Émilie PITOISET

Née en 1980 à Noisy-le-Grand, vit et travaille à Paris

Ce que montrent, dans un mélange de cruauté et d’absurdité, les deux photographies d’Émilie Pitoiset extraites de la série « Tainted Love »1 procède du déplacement d’images anciennes dans l’époque actuelle. Il s’agit de photographies prises aux États-Unis pendant la Grande Dépression économique des années 1920 lorsque se multipliaient les marathons de danse, jeu infâme consistant pour les participants – de pauvres citoyens affamés tentant de survivre – à danser en couple pendant des semaines d’affilée, jusqu’à épuisement, attirés par les repas gratuits et par la perspective de gagner quelques centaines de dollars pour le couple vainqueur. Ne disposant que de 11 minutes de repos toutes les 45 minutes, les danseurs pouvaient ainsi danser pendant près de deux mois, tombant les uns après les autres, plongeant parfois dans l’hystérie ou le coma sous le regard amusé des spectateurs. En 1935, l’écrivain Horace McCoy en fait un roman, They Shoot Horses, Don’t They? (« On achève bien les chevaux »), porté à l’écran par Sidney Pollack en 1969. Ce sont ces images qu’Émilie Pitoiset réactive, presque un siècle plus tard, projetant le souvenir de cette infamie qui, chacun en sera juge, se constitue potentiellement en miroir d’autres infamies, contemporaines celles-ci. L’unique intervention de l’artiste, outre le déplacement de l’image d’une époque vers une autre, a consisté à mettre en exergue la structure composant les corps effondrés des danseurs. Il s’agit d’attirer l’attention du spectateur sur une posture et cette posture, par une incroyable coïncidence, est exactement la même dans Tainted Love #1 que celle du Christ dans le célèbre tableau peint en 1435 par Rogier van der Weyden, La Descente de croix, conservé au Musée du Prado de Madrid. Le fil iconographique qui relie les trois images – l’image anonyme de la Grande Dépression, sa réactivation par Émilie Pitoiset et son analogie avec le tableau de Rogier van der Weyden – trace en filigrane un sillon de douleur sur l’histoire des figures martyrisées, mais présentées dans une redoutable inversion.
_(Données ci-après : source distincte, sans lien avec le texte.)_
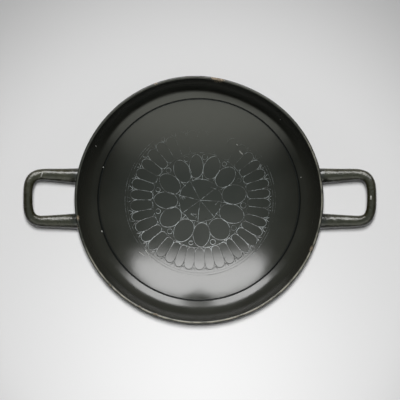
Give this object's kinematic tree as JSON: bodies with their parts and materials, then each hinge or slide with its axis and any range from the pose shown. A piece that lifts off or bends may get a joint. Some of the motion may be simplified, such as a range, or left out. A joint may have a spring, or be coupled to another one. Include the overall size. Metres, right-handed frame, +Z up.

Le martyre du Christ est le sacrifice volontaire d’une figure prophétique pour le salut des hommes alors que celui du danseur effondré d’épuisement renvoie à la chute ultime d’une civilisation en déréliction contemplant, comme Sardanapale dans le tableau d’Eugène Delacroix, l’inéluctable effritement de son humanité.

Jean-Charles Vergne

1- Le titre de la série renvoie ironiquement au célèbre titre Tainted Love (« amour corrompu ») interprété en 1964 par Gloria Jones, par Ruth Swan en 1975, par Soft Cell en 1981, puis par Marylin Manson en 2002.